Against Garbitsch's advice to reinforce the violence against Jews, Hynkel plans to invade the neighboring country of Osterlich, and needs the loan to finance the invasion. When the Jewish financier refuses, Hynkel reinstates and intensifies his persecution of the Jews. When Schultz, who is empathetic to the Jews, voices his objection to the pogrom, Hynkel denounces Schultz as a supporter of democracy and a traitor, and orders him placed in a concentration camp. Schultz flees to the ghetto and begins planning to overthrow the Hynkel regime with Hannah, the barber and other residents there. After discussing and then abandoning a proposed suicide mission, Schultz and the barber are captured and condemned to the camp.

Hynkel is initially opposed by Benzino Napaloni, dictator of Bacteria, in his plans to invade Osterlich. Hynkel invites Napaloni to a military show to impress him with a display of military might and psychological warfare, but this ends in disaster. After some friction, a comedic food fight between the two leaders and a deal between the two leaders on which Hynkel immediately reneges, his invasion proceeds. Hannah had emigrated to Osterlich to escape Hynkel, but once again finds herself living under Hynkel's regime.

Schultz and the barber escape from the camp wearing Tomainian uniforms. Border guards mistake the barber for Hynkel, to whom he is nearly identical in appearance. Conversely, Hynkel, on a duck-hunting trip, falls overboard and is mistaken for the barber and is arrested by his own soldiers. The barber, now assuming Hynkel's identity, is taken to the capital of Osterlich to make a victory speech. Garbitsch, in introducing "Hynkel" to the throngs, decries free speech and argues for the subjugation of the Jews. The barber then makes a rousing speech, reversing Hynkel's antisemitic policies and declaring that Tomainia and Osterlich will now be a free nation and a democracy. He calls for humanity in general to break free from dictatorships and use science and progress to make the world better instead.

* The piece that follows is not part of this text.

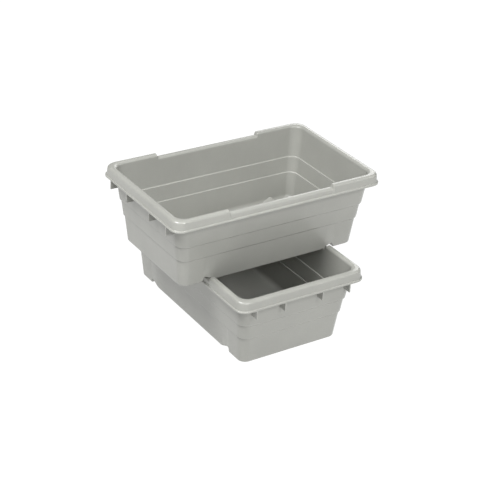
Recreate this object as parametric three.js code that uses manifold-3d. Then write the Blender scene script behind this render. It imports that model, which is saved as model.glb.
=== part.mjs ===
// Two identical stacking crates, the upper one turned a quarter turn and set across the lower one.
// Each crate is a one-piece moulding: drafted walls with two ledges, a hollow rim that dips along
// both long sides, gusset plates under the end rims, and two channels across its underside that
// sit over the dipped rim of the crate below. Units are millimetres and +Z is up. The origin is
// on the floor, under the middle of the pair.
import * as THREE from 'three';
import { mergeVertices } from 'three/addons/utils/BufferGeometryUtils.js';
import Module from 'manifold-3d';

const wasm = await Module();
wasm.setup();

// Driving dimensions of one crate. Its length lies along x and its width along y.
const crateHeight = 216;
const wall = 3;
const rimHalfLength = 319; // outside of the bead along the rim's foot
const rimHalfWidth = 196.5;
const baseHalfLength = 270; // outside of the walls, where they meet the floor
const baseHalfWidth = 150.5;
const baseCornerRadius = 22;
const cornerSpread = 0.45; // how much the corner radius grows for each millimetre outward
const largestCornerRadius = 28.5;
const draft = 0.104; // how far a wall leans out for each millimetre of height

// Ledges that run all round the walls, inside and outside.
const ledgeHeights = [79, 123.5];
const ledgeDepth = 3;

// The floor's rounded edges.
const outerFloorRadius = 5;
const innerFloorRadius = 15;

// The rim: a rounded crest, a skirt that hangs outside the wall, and a bead along its foot.
const crestInnerRadius = 7.5;
const crestOuterRadius = 5;
const crestFlat = 4.5;
const beadBottom = 185.5;
const beadHeight = 5;
const beadProud = 2.5;

// The dip along each long rim, which takes the width of the crate above. Its ends are short,
// steep ramps.
const dipHalfLength = 158.5;
const dipDepth = 9;
const rampLength = 3;

// Gusset plates between each end wall and the end rim.
const gussetOffsets = [-145, -58.5, 58.5, 145];
const gussetBottom = 161.5;

// The two channels across the underside: a slope that rests on the rim below, a round crown,
// and a steep outer side.
const channelCrownX = 199.3;
const channelCrownZ = 9.5;
const channelCrownRadius = 5.5;
const channelSlope = THREE.MathUtils.degToRad(23);
const channelSteep = THREE.MathUtils.degToRad(70);

// How far the upper crate's foot sinks below the top of the lower crate's rim.
const engagement = 16;

const cornerSegments = 4; // steps in an eighth of a turn

// Outlines are named by how far they stand outside the wall's foot on the long sides. The ends
// stand out a little further in proportion, so that the rim reaches its full length.
const beadGrow = rimHalfWidth - baseHalfWidth;
const endSpread = (rimHalfLength - baseHalfLength) / beadGrow;

// A rounded rectangle, "grow" millimetres outside the outline of the wall's foot.
function outline(grow) {
  const radius = Math.min(baseCornerRadius + grow * cornerSpread, largestCornerRadius);
  const x = baseHalfLength + grow * endSpread - radius;
  const y = baseHalfWidth + grow - radius;
  const quarter = Math.PI / 2;
  const shape = new THREE.Shape();
  shape.absarc(x, y, radius, 0, quarter);
  shape.absarc(-x, y, radius, quarter, 2 * quarter);
  shape.absarc(-x, -y, radius, 2 * quarter, 3 * quarter);
  shape.absarc(x, -y, radius, 3 * quarter, 4 * quarter);
  return shape.getPoints(cornerSegments).slice(0, -1);
}

// A closed solid through a stack of outlines, each given as [grow, height].
function loft(levels) {
  const rings = levels.map(([grow, height]) => outline(grow).map((point) => [point.x, point.y, height]));
  const count = rings[0].length;
  const faces = [];
  for (let level = 0; level < rings.length - 1; level += 1) {
    for (let step = 0; step < count; step += 1) {
      const here = level * count + step;
      const next = level * count + ((step + 1) % count);
      faces.push(here, next, next + count, here, next + count, here + count);
    }
  }
  const top = (rings.length - 1) * count;
  for (let step = 1; step < count - 1; step += 1) {
    faces.push(0, step + 1, step);
    faces.push(top, top + step, top + step + 1);
  }
  const geometry = new THREE.BufferGeometry();
  geometry.setAttribute('position', new THREE.Float32BufferAttribute(rings.flat(2), 3));
  geometry.setIndex(faces);
  return toSolid(geometry);
}

function toSolid(geometry) {
  const mesh = new wasm.Mesh({
    numProp: 3,
    vertProperties: new Float32Array(geometry.attributes.position.array),
    triVerts: new Uint32Array(geometry.index.array),
  });
  return new wasm.Manifold(mesh);
}

function toGeometry(solid) {
  const mesh = solid.getMesh();
  const geometry = new THREE.BufferGeometry();
  geometry.setAttribute('position', new THREE.BufferAttribute(mesh.vertProperties, 3));
  geometry.setIndex(new THREE.BufferAttribute(mesh.triVerts, 1));
  geometry.computeVertexNormals();
  return geometry;
}

// A box between two corners, as a solid.
function block(low, high) {
  const [x0, y0, z0] = low;
  const [x1, y1, z1] = high;
  const positions = [];
  for (const z of [z0, z1]) {
    positions.push(x0, y0, z, x1, y0, z, x1, y1, z, x0, y1, z);
  }
  const faces = [0, 2, 1, 0, 3, 2, 4, 5, 6, 4, 6, 7];
  for (let side = 0; side < 4; side += 1) {
    const next = (side + 1) % 4;
    faces.push(side, next, next + 4, side, next + 4, side + 4);
  }
  const geometry = new THREE.BufferGeometry();
  geometry.setAttribute('position', new THREE.Float32BufferAttribute(positions, 3));
  geometry.setIndex(faces);
  return toSolid(geometry);
}

// How far the outside of the wall stands outside its foot at a height.
function wallGrow(height) {
  const ledgesBelow = ledgeHeights.filter((ledge) => ledge < height).length;
  return draft * height + ledgesBelow * ledgeDepth;
}

// Levels of a wall face up to a height, with both ledges; "inset" is how far it stands inside
// the outside face, and each ledge is raised by the same amount.
function wallLevels(inset, topHeight) {
  const levels = [];
  for (const ledge of ledgeHeights) {
    const grow = wallGrow(ledge) - inset;
    levels.push([grow, ledge + inset]);
    levels.push([grow + ledgeDepth, ledge + inset]);
  }
  levels.push([wallGrow(topHeight) - inset, topHeight]);
  return levels;
}

// Levels along a quarter circle, from angle "from" to angle "to", in degrees.
function arcLevels(centreGrow, centreHeight, radius, from, to, steps) {
  const levels = [];
  for (let step = 0; step <= steps; step += 1) {
    const angle = THREE.MathUtils.degToRad(from + ((to - from) * step) / steps);
    levels.push([centreGrow + radius * Math.cos(angle), centreHeight + radius * Math.sin(angle)]);
  }
  return levels;
}

// The walls, floor and rim of a crate whose rim is at one height all round.
function shell(rimTop) {
  const crestStart = rimTop - crestInnerRadius;
  const flatStart = wallGrow(crestStart) - wall + crestInnerRadius;
  const flatEnd = flatStart + crestFlat;
  const skirtTop = rimTop - crestOuterRadius;
  const skirtFoot = beadGrow - beadProud;

  const outerFloorGrow = wallGrow(outerFloorRadius) - outerFloorRadius;
  const outside = loft([
    ...arcLevels(outerFloorGrow, outerFloorRadius, outerFloorRadius, -90, 0, 3),
    ...wallLevels(0, crestStart - wall),
    [flatStart - 1, rimTop - wall],
    [flatStart - 1, rimTop - wall / 2],
  ]);

  const innerFloorHeight = wall + innerFloorRadius;
  const innerFloorGrow = wallGrow(innerFloorHeight) - wall - innerFloorRadius;
  const inside = loft([
    ...arcLevels(innerFloorGrow, innerFloorHeight, innerFloorRadius, -90, 0, 4),
    ...wallLevels(wall, crestStart),
    ...arcLevels(flatStart, crestStart, crestInnerRadius, 180, 90, 3).slice(1),
    [flatStart, rimTop + 1],
  ]);

  const rim = loft([
    [beadGrow, beadBottom],
    [beadGrow, beadBottom + beadHeight],
    [skirtFoot, beadBottom + beadHeight + beadProud / 2],
    ...arcLevels(flatEnd, skirtTop, crestOuterRadius, 0, 90, 3),
  ]);
  const hollow = loft([
    [skirtFoot - wall + 1, beadBottom - 1],
    [flatEnd + crestOuterRadius - wall, skirtTop],
    [flatEnd, rimTop - wall],
  ]);
  const body = outside.add(rim.subtract(hollow));
  return { body, inside, rim };
}

// The cross-section of a channel, moved outward by "offset", as points from its slope to its side.
function channelSection(offset, bottom) {
  const radius = channelCrownRadius + offset;
  const slopeTop = Math.PI / 2 + channelSlope;
  const sideTop = Math.PI / 2 - channelSteep;
  const section = new THREE.Shape();
  const slopeX = channelCrownX + radius * Math.cos(slopeTop);
  const slopeZ = channelCrownZ + radius * Math.sin(slopeTop);
  const sideX = channelCrownX + radius * Math.cos(sideTop);
  const sideZ = channelCrownZ + radius * Math.sin(sideTop);
  section.moveTo(sideX + (sideZ - bottom) / Math.tan(channelSteep), bottom);
  section.lineTo(sideX, sideZ);
  section.absarc(channelCrownX, channelCrownZ, radius, sideTop, slopeTop);
  section.lineTo(slopeX - (slopeZ - bottom) / Math.tan(channelSlope), bottom);
  return section;
}

// Plates under one end rim, from the end wall out to the edge of the bead.
function gussets(side) {
  const root = baseHalfLength + wallGrow(gussetBottom) - wall;
  const inHollow = rimHalfLength - 3 * wall;
  let plates = null;
  for (const offset of gussetOffsets) {
    const low = offset - wall / 2;
    const high = offset + wall / 2;
    const lower = block([root, low, gussetBottom], [rimHalfLength, high, beadBottom + beadHeight - 1]);
    const upper = block([root, low, beadBottom], [inHollow, high, crateHeight - 1.5 * wall]);
    const plate = lower.add(upper);
    plates = plates ? plates.add(plate) : plate;
  }
  const beadOutline = loft([[beadGrow, gussetBottom - 1], [beadGrow, crateHeight]]);
  const trimmed = plates.intersect(beadOutline);
  return side > 0 ? trimmed : trimmed.rotate([0, 0, 180]);
}

// A bar right across the crate whose section, in x and z, is a polygon; "side" is 1 or -1.
function crossBar(section, side) {
  const length = 2 * rimHalfWidth + 20;
  const geometry = new THREE.ExtrudeGeometry(section, {
    depth: length,
    steps: 1,
    curveSegments: 6,
    bevelEnabled: false,
  });
  geometry.rotateX(Math.PI / 2);
  geometry.translate(0, length / 2, 0);
  if (side < 0) {
    geometry.rotateZ(Math.PI);
  }
  geometry.deleteAttribute('normal');
  geometry.deleteAttribute('uv');
  return toSolid(mergeVertices(geometry, 1e-4));
}

function polygon(points) {
  return new THREE.Shape(points.map(([x, z]) => new THREE.Vector2(x, z)));
}

function makeCrate() {
  const high = shell(crateHeight);
  const low = shell(crateHeight - dipDepth);
  const dipTop = crateHeight - dipDepth;
  const dipWide = dipHalfLength + rampLength;
  const above = crateHeight + 2;
  const below = beadBottom - dipDepth;

  // Between the two ramps the crate has the low rim. A thin sloping plate under each ramp closes
  // the hollow of the high rim.
  const dipSpan = crossBar(polygon([
    [-dipHalfLength, below],
    [dipHalfLength, below],
    [dipHalfLength, dipTop],
    [dipWide, crateHeight],
    [dipWide, above],
    [-dipWide, above],
    [-dipWide, crateHeight],
    [-dipHalfLength, dipTop],
  ]), 1);
  const ramp = polygon([
    [dipHalfLength, dipTop - wall],
    [dipHalfLength + wall, dipTop - wall],
    [dipWide + wall, crateHeight - wall / 2],
    [dipWide + wall, crateHeight],
    [dipWide, crateHeight],
    [dipHalfLength, dipTop],
  ]);
  let body = high.body.subtract(dipSpan).add(low.body.intersect(dipSpan));
  for (const end of [-1, 1]) {
    body = body.add(high.rim.intersect(crossBar(ramp, end)));
    body = body.add(gussets(end));
  }

  // The inside, which is hollowed out after everything on the outside is joined.
  const cavity = high.inside.add(low.inside.intersect(dipSpan));
  let crate = body.subtract(cavity);

  // The floor rises over each channel, and the channel is cut from below.
  const lowerWalls = high.body.intersect(block([-400, -400, -1], [400, 400, beadBottom / 2]));
  for (const side of [-1, 1]) {
    const hump = crossBar(channelSection(wall, wall / 2), side);
    crate = crate.add(hump.intersect(lowerWalls));
  }
  for (const side of [-1, 1]) {
    crate = crate.subtract(crossBar(channelSection(0, -1), side));
  }
  return toGeometry(crate);
}

const crateGeometry = makeCrate();
const greyPlastic = new THREE.MeshStandardMaterial({ color: 0xb4b5ae, roughness: 0.45, metalness: 0 });

const group = new THREE.Group();

const lowerCrate = new THREE.Mesh(crateGeometry, greyPlastic);
lowerCrate.name = 'lower_crate';
lowerCrate.rotation.z = Math.PI / 2;
group.add(lowerCrate);

const upperCrate = new THREE.Mesh(crateGeometry, greyPlastic.clone());
upperCrate.name = 'upper_crate';
upperCrate.position.z = crateHeight - engagement;
group.add(upperCrate);

export default group;
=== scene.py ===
"""Two grey plastic stacking crates, one set crosswise on the other, on a white studio floor."""
import math

import bmesh
import bpy
import numpy as np
from mathutils import Matrix, Vector


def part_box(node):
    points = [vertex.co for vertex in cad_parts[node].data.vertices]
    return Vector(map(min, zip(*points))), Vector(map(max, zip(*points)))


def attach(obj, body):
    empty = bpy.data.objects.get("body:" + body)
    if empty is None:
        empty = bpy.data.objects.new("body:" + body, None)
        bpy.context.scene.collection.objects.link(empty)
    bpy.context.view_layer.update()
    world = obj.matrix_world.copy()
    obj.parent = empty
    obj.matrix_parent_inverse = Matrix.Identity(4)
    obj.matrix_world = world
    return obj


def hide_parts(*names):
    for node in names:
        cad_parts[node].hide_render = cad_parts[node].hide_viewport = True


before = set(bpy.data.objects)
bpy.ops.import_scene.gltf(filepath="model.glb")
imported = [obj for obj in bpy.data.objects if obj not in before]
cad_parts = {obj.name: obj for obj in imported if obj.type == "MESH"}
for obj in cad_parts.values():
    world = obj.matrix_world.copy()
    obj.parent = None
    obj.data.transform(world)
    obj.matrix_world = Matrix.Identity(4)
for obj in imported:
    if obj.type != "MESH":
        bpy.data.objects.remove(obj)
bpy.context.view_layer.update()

MM = 0.001

# ---------------------------------------------------------------- sizes of one crate, in millimetres
# The crate's length lies along x, and its foot is at height 0. Both crates are the same moulding.
upper_low, upper_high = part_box("upper_crate")
RIM_HALF_LENGTH = round(upper_high[0] / MM, 1)
RIM_HALF_WIDTH = round(upper_high[1] / MM, 1)
CRATE_HEIGHT = round((upper_high[2] - upper_low[2]) / MM, 1)
UPPER_FOOT = round(upper_low[2] / MM, 1)

# These repeat the CAD model.
WALL = 3.0
BASE_HALF_LENGTH = 270.0
BASE_HALF_WIDTH = 150.5
BASE_CORNER_RADIUS = 22.0
CORNER_SPREAD = 0.45
LARGEST_CORNER_RADIUS = 28.5
DRAFT = 0.104
LEDGE_HEIGHTS = (79.0, 123.5)
LEDGE_DEPTH = 3.0
OUTER_FLOOR_RADIUS = 5.0
INNER_FLOOR_RADIUS = 15.0
CREST_INNER_RADIUS = 7.5
BEAD_BOTTOM = 185.5
BEAD_HEIGHT = 5.0
BEAD_PROUD = 2.5
DIP_HALF_LENGTH = 158.5
DIP_DEPTH = 9.0
RAMP_LENGTH = 3.0
GUSSET_OFFSETS = (-145.0, -58.5, 58.5, 145.0)
GUSSET_BOTTOM = 161.5
CROWN_X = 199.3
CROWN_Z = 9.5
CROWN_RADIUS = 5.5
CHANNEL_SLOPE = math.radians(23)
CHANNEL_STEEP = math.radians(70)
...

Hannah, now an impoverished laborer in a vineyard in Osterlich, hears the barber's speech on the radio, and is amazed when "Hynkel" addresses her directly: "Hannah, can you hear me? Wherever you are, look up, Hannah. The clouds are lifting. The sun is breaking through. We are coming out of the darkness into the light. We are coming into a new world, a kindlier world, where men will rise above their hate, their greed and brutality. Look up, Hannah. The soul of man has been given wings, and at last he is beginning to fly. He is flying into the rainbow — into the light of hope, into the future, the glorious future that belongs to you, to me, and to all of us. Look up, Hannah. Look up!" As she rises, an aged man (perhaps her employer) asks, "Hannah, did you hear that?" The girl silences him with a gesture, saying, "Listen," and turns her face, radiant with joy and hope, toward the sunlight.